More than a third of victims of modern slavery are forced into marriage:

  • 15.4 million individuals globally are victims of forced marriage.

  • The issue disproportionately affects women and girls — 84 percent of people in forced marriages are female.

  • Forced marriage happens in both developed and developing countries:

  • Most prevalent in areas such as Africa and Asia Pacific, where there are 4.8 and 2 victims for every 1,000 people respectively

  • However, the report also found victims of forced marriage in developed countries such as the U.S., UK and Australia

  • Overall, the cultural practice of forced marriage places women at greater risk of exploitation, and the potential subjection to a life of servitude, financial bondage and sexual exploitation that comes with modern slavery.
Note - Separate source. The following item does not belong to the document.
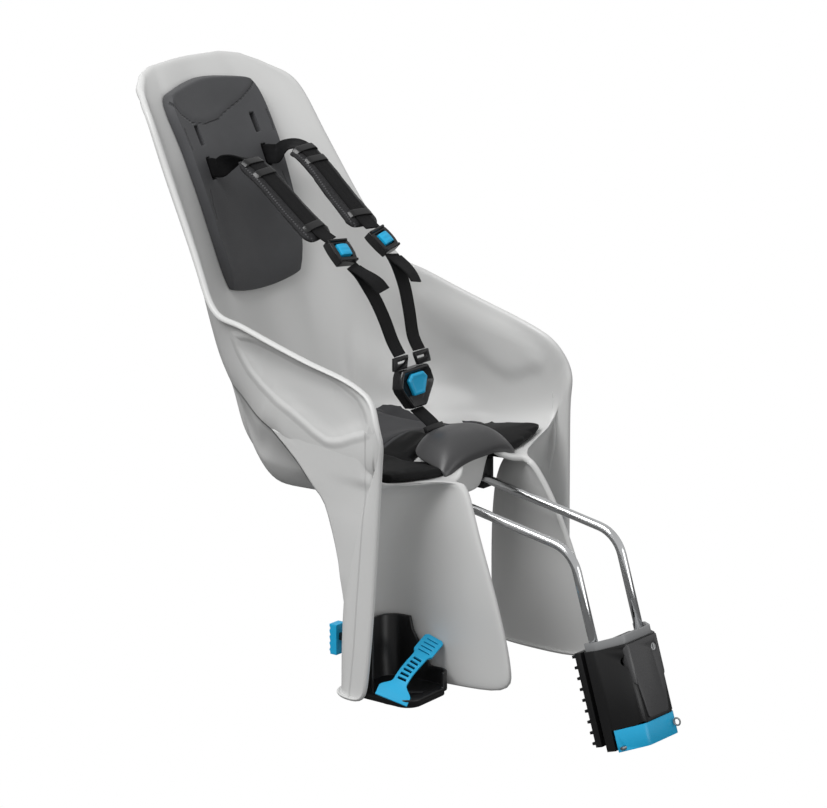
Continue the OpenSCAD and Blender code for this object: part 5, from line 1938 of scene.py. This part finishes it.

As dire as the findings are in the Global Slavery Index 2018, Verisk Maplecroft’s latest Human Rights Outlook, released earlier this week, projects that it might only get worse: The report predicts that drastic job losses in South East Asia resulting from the onset of robot manufacturing could lead to a dramatic increase in slavery and labor abuses in global supply chains, unless governments take early measures to prevent automation threatening millions of livelihoods.

[1] The figure was calculated by shortlisting the 15 products that appeared most frequently in the 2016 U.S. Department of Labor list of goods produced by forced labor, and then identifying the value of imports of each product into the US — to identify a ‘top 5’ list.